A visit to the town of Crested Butte before
making our way towards Schofield Pass. It was just Dan and I now |
The Schofield
Pass Crossing:
Although not particularly high at 10,707 feet, Schofield Pass is one of
Colorado's most infamous 4wd roads. It has claimed its share of four
wheelers' lives. Back in 1970 it was the site of Colorado's worst ever 4wd
accident when a carload of people plunged into the river at the bottom of
Devil's Punch Bowl. A faulty parking brake during a photo op was said to
have been the cause. As Crested Butte faded behind us we climbed the old
miners' trail past the town of Gothic. The road thus far was fairly easy.
Above us, the steep bare mountain slopes showed recent evidence of
powerful winter avalanches. The ledge road took us above the narrow valley
below which was filled with a thick accumulation of ice, snow and rock
that had cascaded down the mountainside during the last winter season.
Wide swathes on the mountain slopes were stripped bare and trees lay below
in jumbled piles. In the Winter this valley is lethal.
Warnings on the way to Schofield |
More warning signs taken out by avalanches
on Schofield Pass |
Further up the road,
yellow travel advisory signs warning the unwary to turn back were ripped
from the ground and broken into pieces by avalanches. The road became
rockier as we approached the notorious Schofield Pass river crossing. At
earlier times in the year, this river poses a formidable obstacle due to
the swift current and deep water. Vehicles attempting to cross early in
the season can easily be swept into the steep ravine and jammed into the
rocks below. The last time I was here I had to throw a line to an ATVer
whose vehicle was off course and being swept downstream. Crossing this
late in the summer assured us of calmer waters.
Crossing the river just above Devil's Punch
Bowl on Schofield Pass |
The Devil's Punch Bowl on Schofield Pass |
Once past the river,
the more difficult 4wd section begins. Descending along the edge of the
Devil's Punch Bowl we passed the site of past 4wd fatalities. Up to now we
had seen no other vehicles. After passing what is normally the toughest
part of Schofield we thought we were home free. A half mile further and we
saw the reason no other vehicles were around. Ahead the road disappeared
under a 60-foot pile of twisted branches and rocks all cemented together
with ice and packed snow. It was the dreaded "snow-plug" The
first we had ever seen, it was like a glacier filled the valley. Below,
the river had carved a tunnel through the mass of ice, while above a
skinny single track trail showed where bikes and foot traffic had gotten
over. After riding to the top of the snow-plug we began our slippery
descent in first gear, engines off, feet down. We met a solitary dirt
biker going the opposite direction. He was struggling to get traction
uphill and return to Crested Butte. Bikes and maybe ATVs could get
through, but jeeps - no way! The ice age had returned to Schofield Pass.

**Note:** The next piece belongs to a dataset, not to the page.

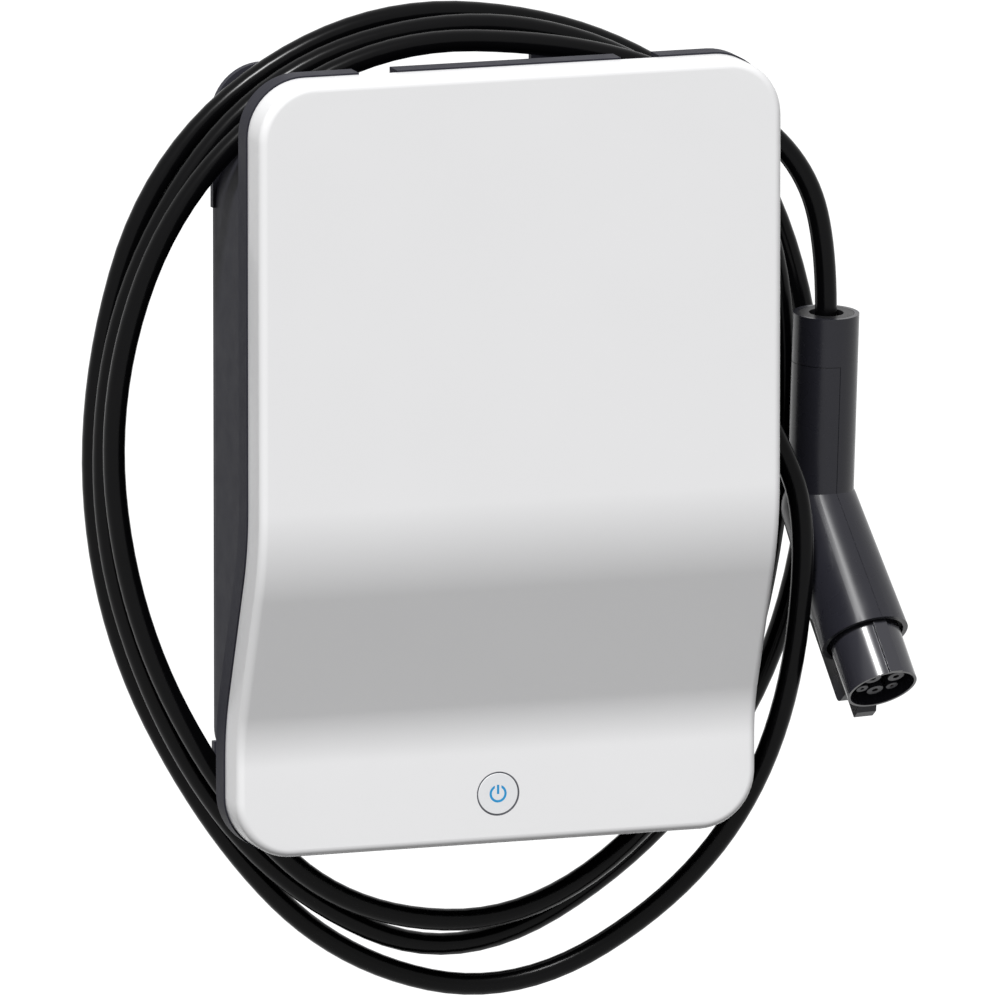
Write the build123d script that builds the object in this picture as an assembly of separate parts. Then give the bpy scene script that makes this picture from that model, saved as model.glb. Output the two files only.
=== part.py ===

Riding over the debris covered snow-plug on
Schofield. The road is about 50 feet under us |
Underneath the
trail, the snow-plug was hollow. Crevasses had formed where sun and water
had eaten into the frozen mass. It would not support much weight. I found
this out the hard way near the bottom when the ice gave way under the
bike, and my LC4 and I tumbled into a crevasse! Luckily it was not too
deep and Dan helped get us out after snapping a few pics.
Oooops,
gotta watch out for those snow plug crevasses
|
Photo: Dan Bartolo
|
Photo: Dan Bartolo
|
The snow-plug covering the road viewed from
a distance. Note the bike on the top of the snow-plug for judging
size. The Schofield Pass road is visible on lower left blocked by
the plug |
Schofield Pass road
eventually leads to Marble, Colorado - a sleepy little town that is home
to some of the purest white marble in the world. The marble in the
Jefferson Memorial [in Washington, D.C.] came from here.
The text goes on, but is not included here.